### Records provided
- - - -
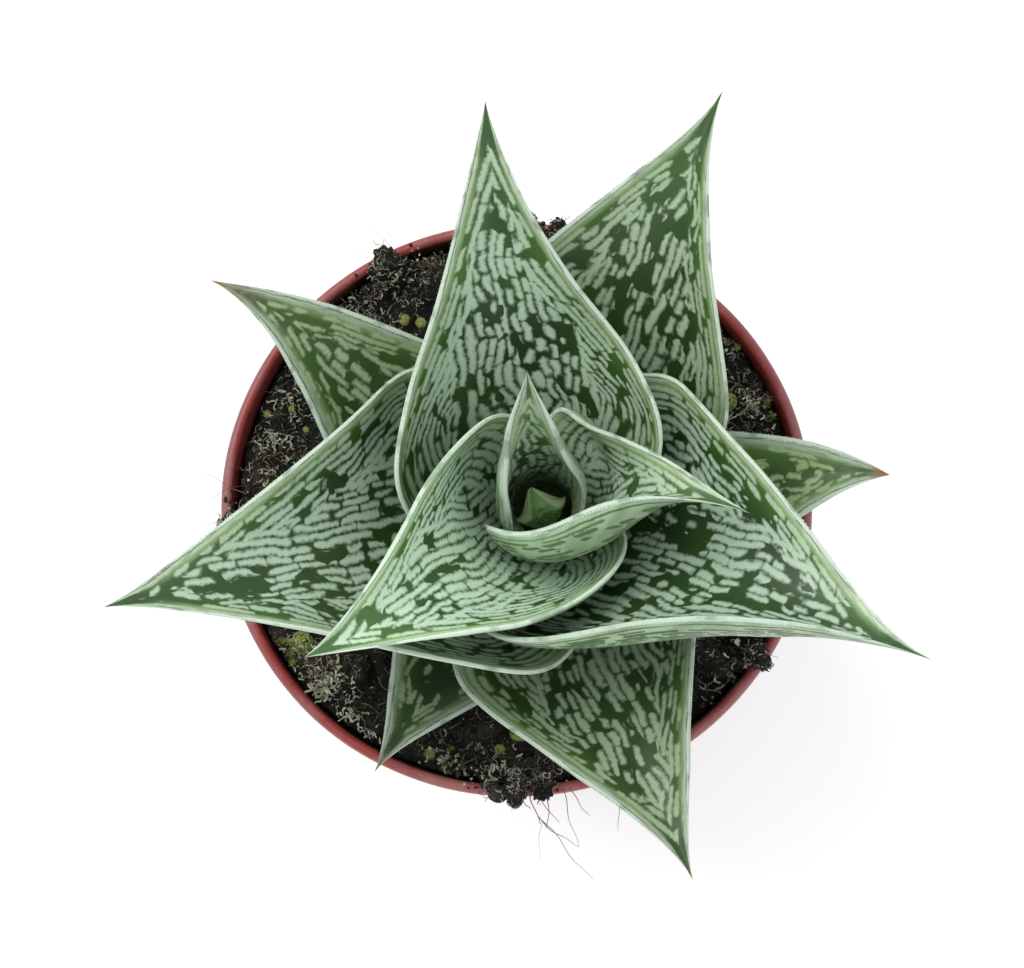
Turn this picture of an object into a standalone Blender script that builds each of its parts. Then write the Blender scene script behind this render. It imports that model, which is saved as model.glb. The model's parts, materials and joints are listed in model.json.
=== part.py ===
"""Potted tribal aloe: a rosette of twelve keeled leaves on a short stem, in peat in a nursery pot.

Blender 4.5. Metres, +Z up, the pot's underside at z = 0. +X is the photo's right and +Y its top.
The dimensions below are in millimetres and become metres when a mesh is made.
"""

import math
import random
from dataclasses import dataclass

import bmesh
import bpy
import numpy as np
from mathutils import Vector, noise
from mathutils.bvhtree import BVHTree

MM = 0.001

# Pot
RIM_HEIGHT = 93.0
RIM_RADIUS = 52.5
BASE_RADIUS = 36.0
LIP_WIDTH = 2.1
LIP_DEPTH = 3.2
COLLAR_DEPTH = 13.0
WALL = 1.1
FLOOR = 1.4
FOOT_ROUND = 2.6
RIM_OVAL = 0.011
DRAIN_HOLES = 8
DRAIN_RING = 25.0
DRAIN_RADIUS = 4.0
POT_SEGMENTS = 48

# Soil
SOIL_LEVEL = RIM_HEIGHT - 6.0
CLEAR = 0.35

# Plant
AXIS = np.array([4.0, -2.4])
STEM_FOOT = RIM_HEIGHT - 24.0
LEAF_STATIONS = 18
LEAF_ACROSS = 10
LEAF_GAP = 0.65


def ease(x):
    """Smooth step from 0 to 1."""
    x = np.clip(x, 0.0, 1.0)
    return x * x * (3.0 - 2.0 * x)


def unit(v):
    """The vector at length 1."""
    return v / max(np.linalg.norm(v), 1e-9)


def heading_vector(degrees):
    """The level direction at this angle from +X."""
    a = math.radians(degrees)
    return np.array([math.cos(a), math.sin(a), 0.0])


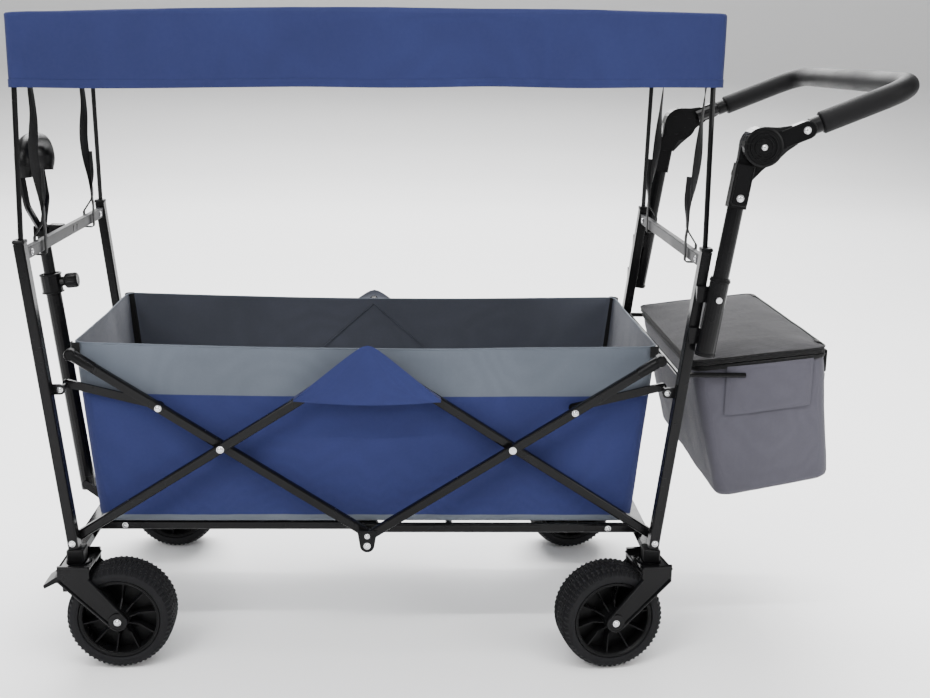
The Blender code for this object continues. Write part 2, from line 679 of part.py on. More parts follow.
def arm_point(distance, y, lift=0.0):
    """A point along the upper arm from the discs' centre."""
    return Vector((DISC[0] + distance * cos(ARM_RISE) - lift * sin(ARM_RISE), y,
                   DISC[1] + distance * sin(ARM_RISE) + lift * cos(ARM_RISE)))


def add_handle_side(side):
    """A socket on the post, its spring button, and the lower tube with the inner gear disc."""
    name = SIDE_NAME[side]
    post_face = POST_LAYER[1] + GAP
    pads = [block((post_x(REAR, z) - 0.007, side * post_face, z - PAD_HALF),
                  (post_x(REAR, z) + 0.018, side * 0.276, z + PAD_HALF)) for z in PAD_Z]
    out = side * SOCKET_RADIUS
    button = handle_point(BUTTON_Z, side)
    hole = rod(button + Vector((0, out * 0.5, 0)), button + Vector((0, out * 1.4, 0)), 0.0052, 12)
    bore = rod(handle_point(SOCKET_Z[0] - 0.02, side), handle_point(SOCKET_Z[1] + 0.02, side),
               SOCKET_BORE, 20)
    piece(f"handle_socket_{name}", "powder_coat",
          rod(handle_point(SOCKET_Z[0], side), handle_point(SOCKET_Z[1], side), SOCKET_RADIUS, 20),
          joined=pads, cut=(bore, hole), origin=handle_point(SOCKET_Z[0], side))
    face = button + Vector((0, side * (SOCKET_RADIUS + 0.0002), 0))
    piece(f"height_button_{name}", "bare_steel",
          rod(face, face + Vector((0, side * 0.0038, 0)), 0.0046, 12), origin=face)
    foot, top = handle_point(TUBE_Z[0], side), handle_point(TUBE_Z[1], side)
    low, high = layer(side, INNER_DISC)
    sleeve = beam(handle_point(SLEEVE_Z[0], side), handle_point(SLEEVE_Z[1], side), 0.0275, 0.0262, 0.004)
    clear = pin(side, DISC, (INNER_DISC[1], 0.31), DISC_RADIUS + 0.0012)
    piece(f"handle_lower_{name}", "powder_coat", rod(foot, top, TUBE_RADIUS, 20),
          joined=(sleeve,
                  rod((DISC[0], low, DISC[1]), (DISC[0], high, DISC[1]), DISC_RADIUS, 24),
                  prism(slot_outline(DISC, (handle_point(0.777, side).x, 0.777), 0.0135), low, high)),
          cut=(clear,), origin=foot)


def add_handle_bar():
    """The upper arms with the outer gear discs, one bent tube, and the foam grip on it."""
    discs, covers = [], []
    for side in (NEAR, FAR):
        low, high = layer(side, OUTER_DISC)
        discs.append(rod((DISC[0], low, DISC[1]), (DISC[0], high, DISC[1]), DISC_RADIUS, 24))
        end = arm_point(COVER_LENGTH - 0.011, 0)
        covers.append(prism(slot_outline(DISC, (end.x, end.z), 0.0130), low, high))
    corners = [arm_point(0.036, -HANDLE_Y), arm_point(ARM_LENGTH, -HANDLE_Y),
               arm_point(ARM_LENGTH, HANDLE_Y), arm_point(0.036, HANDLE_Y)]
    path = rounded_path(corners, BAR_BEND, 7)
    piece("push_handle_bar", "powder_coat", tube(path, BAR_RADIUS, 3), joined=discs + covers,
          origin=(DISC[0], 0, DISC[1]))
    grip = [arm_point(GRIP_START, -HANDLE_Y)] + path[1:-1] + [arm_point(GRIP_START, HANDLE_Y)]
    near_end, far_end = (arm_point(GRIP_START - 0.01, side * HANDLE_Y) for side in (NEAR, FAR))
    longer = [near_end] + path[1:-1] + [far_end]
    piece("push_handle_grip", "foam", tube(grip, GRIP_RADIUS, 3),
          cut=(tube(longer, BAR_RADIUS + 0.0005, 3),), origin=(DISC[0], 0, DISC[1]))


# ---------------------------------------------------------------- the wagon


def centre_on_origin(root):
    """Puts the middle of the whole wagon's footprint over the origin."""
    bpy.context.view_layer.update()
    graph = bpy.context.evaluated_depsgraph_get()
    corners = []
    for item in bpy.data.objects:
        if item.type == "MESH":
            shown = item.evaluated_get(graph)
            corners += [shown.matrix_world @ vertex.co for vertex in shown.data.vertices]
    for axis in (0, 1):
        values = [corner[axis] for corner in corners]
        root.location[axis] -= (min(values) + max(values)) / 2


def build():
    for item in list(bpy.data.objects):
        bpy.data.objects.remove(item)
    root = empty("wagon")
    for end in (FRONT, REAR):
        for side in (NEAR, FAR):
            add_post(end, side)
            add_link(end, side)
            add_caster(end, side)
        add_lower_crossbar(end)
        add_upper_crossbar(end)
        add_rail_frame(end)
        add_hoop(end)
    for side in (NEAR, FAR):
        add_scissors(side)
        add_brake_pedal(side)
        add_handle_side(side)
    add_handle_bar()
    add_pull_handle()
    add_canopy()
    add_basket()
    add_bag()
    centre_on_origin(root)


build()
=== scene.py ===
"""Looks of the folding pull wagon: materials, soft goods, hardware, lights and camera.

Places are in the wagon's own coordinates, measured from its middle, and every new piece is
moved by SHIFT to the frame. -X is the pull handle's end and -Y the near side. Metres.
"""

import json
from math import atan2, cos, hypot, pi, radians, sin, tan

import bmesh
import bpy
from mathutils import Matrix, Vector, noise


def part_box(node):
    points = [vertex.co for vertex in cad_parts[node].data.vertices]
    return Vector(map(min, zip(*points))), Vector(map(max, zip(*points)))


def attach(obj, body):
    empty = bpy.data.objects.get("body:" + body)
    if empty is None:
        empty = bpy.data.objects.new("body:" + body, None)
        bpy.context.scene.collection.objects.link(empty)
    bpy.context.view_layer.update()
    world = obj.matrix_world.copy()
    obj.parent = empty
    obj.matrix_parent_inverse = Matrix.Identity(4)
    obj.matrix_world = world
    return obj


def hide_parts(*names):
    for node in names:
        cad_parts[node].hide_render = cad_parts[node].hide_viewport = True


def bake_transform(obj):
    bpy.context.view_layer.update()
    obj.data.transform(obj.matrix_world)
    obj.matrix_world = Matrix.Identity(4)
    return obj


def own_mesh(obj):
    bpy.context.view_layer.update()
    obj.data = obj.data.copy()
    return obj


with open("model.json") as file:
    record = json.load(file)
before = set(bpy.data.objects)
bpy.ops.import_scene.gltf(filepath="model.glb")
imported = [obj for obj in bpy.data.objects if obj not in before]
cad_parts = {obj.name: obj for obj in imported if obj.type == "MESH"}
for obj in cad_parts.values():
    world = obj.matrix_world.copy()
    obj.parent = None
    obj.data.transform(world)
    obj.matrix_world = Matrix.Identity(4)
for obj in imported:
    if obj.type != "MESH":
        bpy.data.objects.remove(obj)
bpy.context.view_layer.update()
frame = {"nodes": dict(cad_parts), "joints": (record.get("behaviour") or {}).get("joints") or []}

NEAR, FAR = -1, 1
FRONT, REAR = -1, 1
SIDES = {NEAR: "near", FAR: "far"}
ENDS = {FRONT: "front", REAR: "rear"}
UP = Vector((0, 0, 1))
WELD = 1e-6
MIX_A, MIX_B, MIX_RESULT = 6, 7, 2


def wagon_middle():
    """Where the wagon's middle is in the frame, from the scissor bars and the front hoop."""
    front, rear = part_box("front_rising_bar_near"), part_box("rear_falling_bar_near")
    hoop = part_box("front_canopy_hoop")
    return Vector(((front[0].x + rear[1].x) / 2, (hoop[0].y + hoop[1].y) / 2, 0))


SHIFT = wagon_middle()

# ---------------------------------------------------------------- materials


def srgb(r, g, b):
    """Linear colour of an 8-bit one."""
    def one(v):
        v /= 255
        return v / 12.92 if v <= 0.04045 else ((v + 0.055) / 1.055) ** 2.4
    return (one(r), one(g), one(b), 1.0)


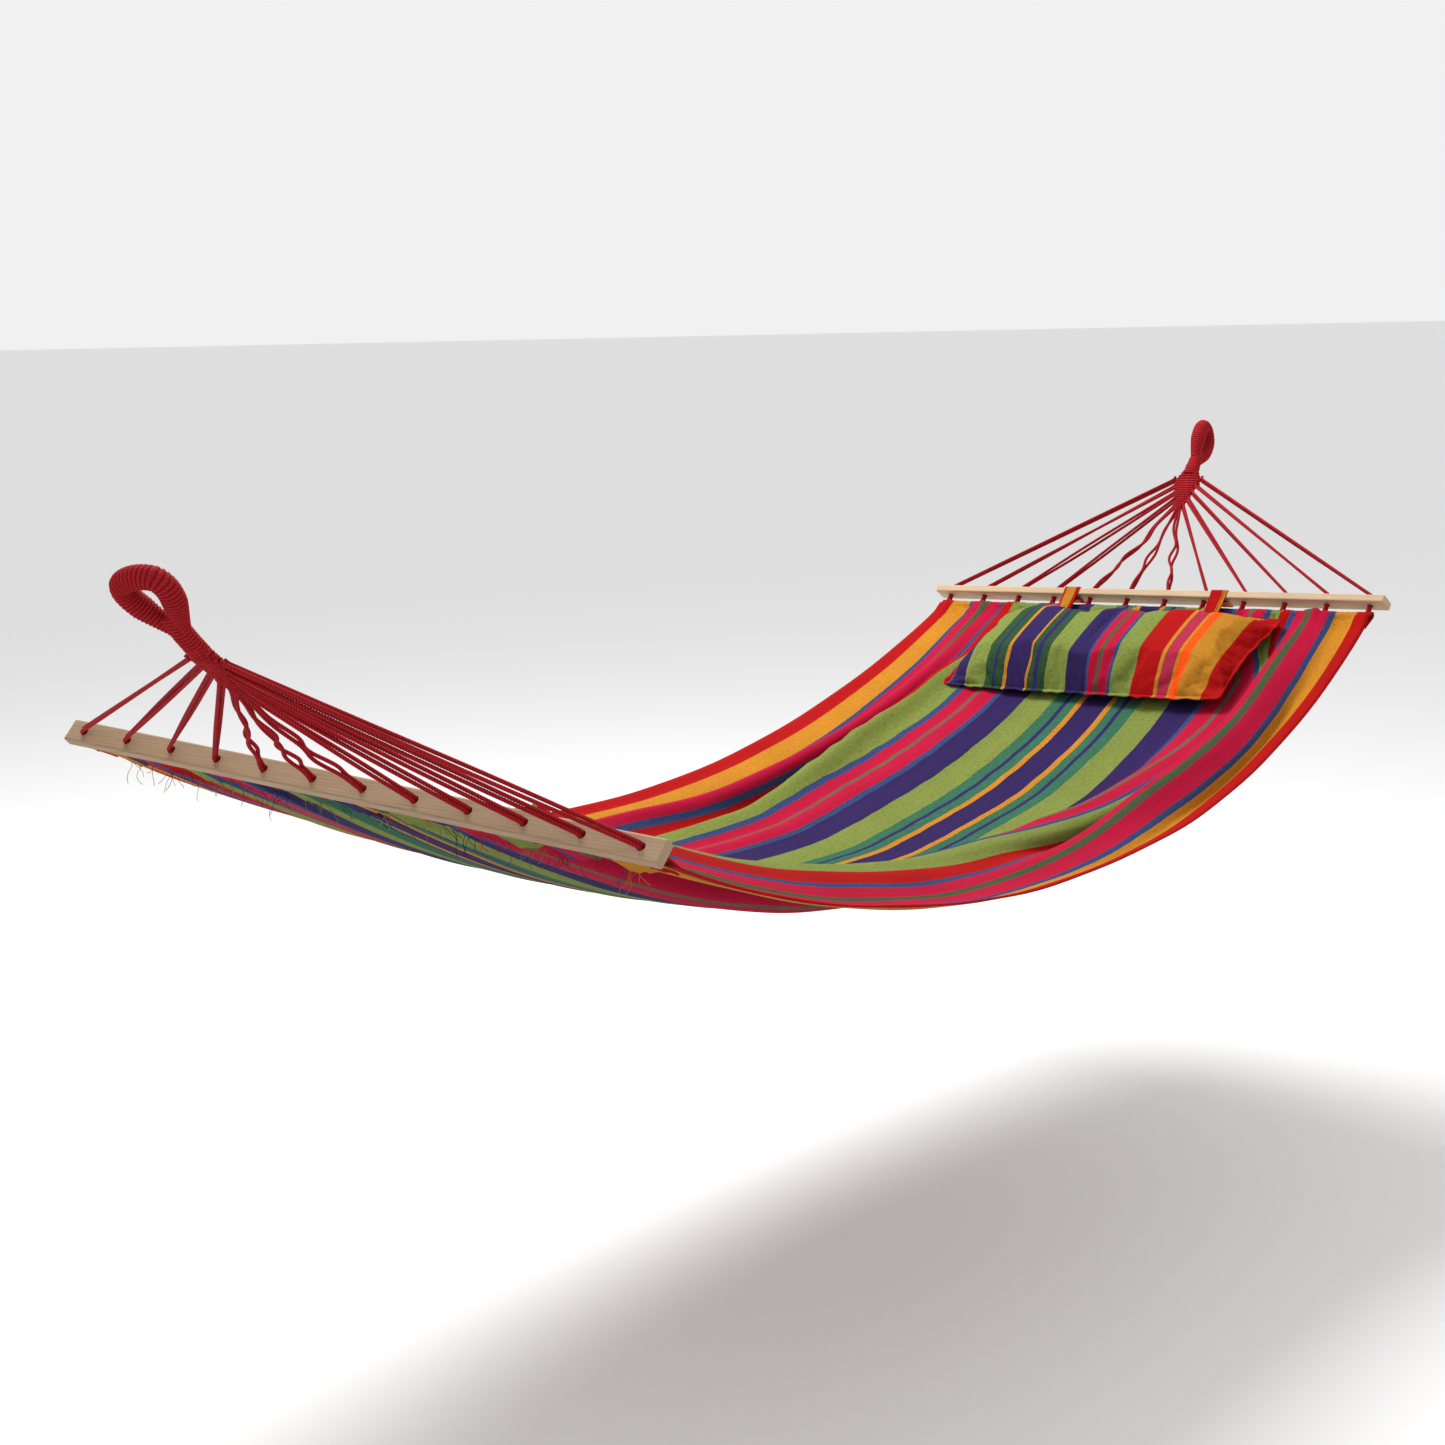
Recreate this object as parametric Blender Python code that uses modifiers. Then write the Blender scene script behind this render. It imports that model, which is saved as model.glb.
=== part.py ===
"""A striped cloth hammock with two wooden spreader bars, two cord harnesses and a pillow.

Metres, +Z up. X runs from the foot end (-X) to the head end (+X). The origin is midway between the two
hanging eyes, at the height where they bear on their hooks.
"""

import math

import bmesh
import bpy
import numpy as np
from mathutils import Matrix, Vector

NAME = "hammock"

# Spreader bars
BAR_LENGTH = 1.0
BAR_WIDTH = 0.033
BAR_THICKNESS = 0.015
BAR_ROUNDING = 0.0025
BAR_SPACING = 2.1
HOLE_COUNT = 12
HOLE_FROM_END = 0.031

# Cords: two strands lie side by side in every hole
STRAND_DIAMETER = 0.005
STRAND_GAP = 0.0004
HOLE_CLEARANCE = 0.0007
HEM_CORD_DIAMETER = 0.006
HEM_CORD_END = 0.020
HEM_REACH = 0.020
BEND_CLEARANCE = 0.0045
WAVES_IN_LEG = 2.5

# Hanging: how far the eyes' hooks are above the bars, and each end's harness
HANG_DROP = 0.285
EYE_LENGTH = 0.128
EYE_TUBE_DIAMETER = 0.029
EYE_NECK_DIAMETER = 0.013
NECK_GAP = 0.0012

# Woven clew under each eye
NECK_DIAMETER = 0.025
WEAVE_TIP = 0.108
WEAVE_STEP = 0.0150
WEAVE_THICKNESS = 0.012

# Bed cloth
CLOTH_THICKNESS = 0.0025
CLOTH_FROM_BAR_END = 0.020
CLOTH_CLEARANCE = 0.0105
EDGE_SAG = 0.242
MIDDLE_SAG = 0.305
SAG_POWER = 2.1
SAG_SHIFT = 0.06

# Pillow and its straps
PILLOW_WIDTH = 0.60
PILLOW_DEPTH = 0.265
PILLOW_CROWN = 0.052
PILLOW_BELLY = 0.008
PILLOW_SEAM = 0.004
PILLOW_LIFT = 0.034
PILLOW_OFF_CENTRE = -0.020
STRAP_WIDTH = 0.034
STRAP_THICKNESS = 0.0016
STRAP_AFTER_HOLE = 4
STRAP_OFF_CENTRE = 0.0055
STRAP_CLEARANCE = 0.0008
STRAP_TAIL = 0.040
HINGE_GAP = 0.0010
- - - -
### Stated goal
Your task is to extract exactly the lines starting at the line with "add_caster(end, side)" and ending at the line with "points = [vertex.co", including both ends, and no other lines.

### Written solution
            add_caster(end, side)
        add_lower_crossbar(end)
        add_upper_crossbar(end)
        add_rail_frame(end)
        add_hoop(end)
    for side in (NEAR, FAR):
        add_scissors(side)
        add_brake_pedal(side)
        add_handle_side(side)
    add_handle_bar()
    add_pull_handle()
    add_canopy()
    add_basket()
    add_bag()
    centre_on_origin(root)


build()
=== scene.py ===
"""Looks of the folding pull wagon: materials, soft goods, hardware, lights and camera.

Places are in the wagon's own coordinates, measured from its middle, and every new piece is
moved by SHIFT to the frame. -X is the pull handle's end and -Y the near side. Metres.
"""

import json
from math import atan2, cos, hypot, pi, radians, sin, tan

import bmesh
import bpy
from mathutils import Matrix, Vector, noise


def part_box(node):
    points = [vertex.co for vertex in cad_parts[node].data.vertices]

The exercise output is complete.